I like the Timber Tuff cause it sits right on the ground, comes apart easy for moving or storage and dont take up a lot of space.
All of them have good and not so good points .
There are a few of the fancy mills around here but they wont touch small logs, OR 1 or 2----gotta be a whole bunch!----most of them cant hold or cut small logs, and the ones that will try to cut small stuff charge 10 times more that the wood is worth.
 
Do you have to use a 36" bar in the Alaskan mill?
What is a good bar for milling?
I know that you want to use a ripping chain.
 
Do you have to use a 36" bar in the Alaskan mill?
What is a good bar for milling?
I know that you want to use a ripping chain.
I covered Mill and bar sizes pretty well in post #4

In post #8 you stated that the Biggest Spruce was 18”, if that is the case, then and you are determined to CSM your trees, I would suggest a Granberg G778-24 mill, and a 28” bar.

3/8” Pitch chain in either 0.58 or 0.63 Gauge should be a good choice for you. IIRC, you were considering a Husqvarna saw, and.058 is a pretty common gauge chain for Huskies, I’m pretty sure that 3/8” .063 is easy enough to find as well, the larger the gauge the better it will carry oil, which is important when milling, and set your oiler to MAX

With the 24” mill a 28” bar is a Very common size, and while it might not quite max out the capacity of a 24” mill, it should come close, and handle everything that you are currently wanting to mill

A solid one piece milled bar rather than a laminated bar, with a Sprocket Nose, Not a “Hard Nose” would be your best bet. Make SURE that your nose end bar clamp is in far enough that it doesn’t crush the nose sprocket

Again, I think that for you a Granberg G555-B Edging Mill would be a very worthwhile companion tool to have. I haven’t priced them lately but should be under $150 shipped

if you have, or have access to either an upright bandsaw or tablesaw, either would speed up production and be more accurate for making dimensional lumber from the slabs, this is one of the ways that the G555-B Edging mill will come in handy, to give you a good straight side for the bandsaw or Tablesaw fence. Also after you “Top Slab” your logs, you can side slab your logs, which will let you mill a larger log on a smaller mill, which also makes for narrower slabs for the milling saw to cut. If trying to maximize the yield, remember to account for the kerf thickness of your cuts if you side slab both sides of your “Cant”
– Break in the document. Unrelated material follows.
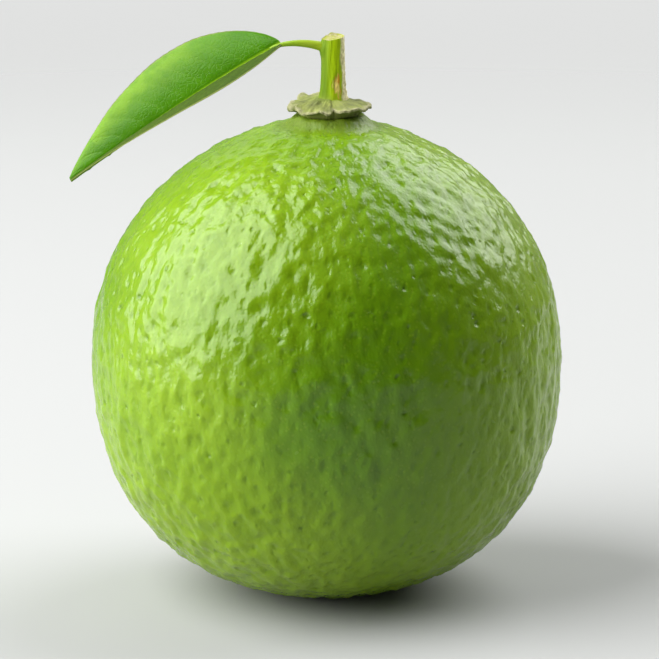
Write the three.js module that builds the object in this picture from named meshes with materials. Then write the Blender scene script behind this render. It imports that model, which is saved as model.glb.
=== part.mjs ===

It’s a Good thing that you don’t mind the Labor, because CSM’ing that much is going to take a LOT of work, and a LOT of TIME, but the G555-B and a band or Table saw would definitely help with both Time and Work

Good Luck, and above all, Stay SAFE


Doug
 
I really appreciate the information.
Yes the largest spruce is about 18.
There are some other trees in the property that are larger and I will eventually cut down and process. So I would like to go 36" off thy bat.
What would you recommend for a jig for 36?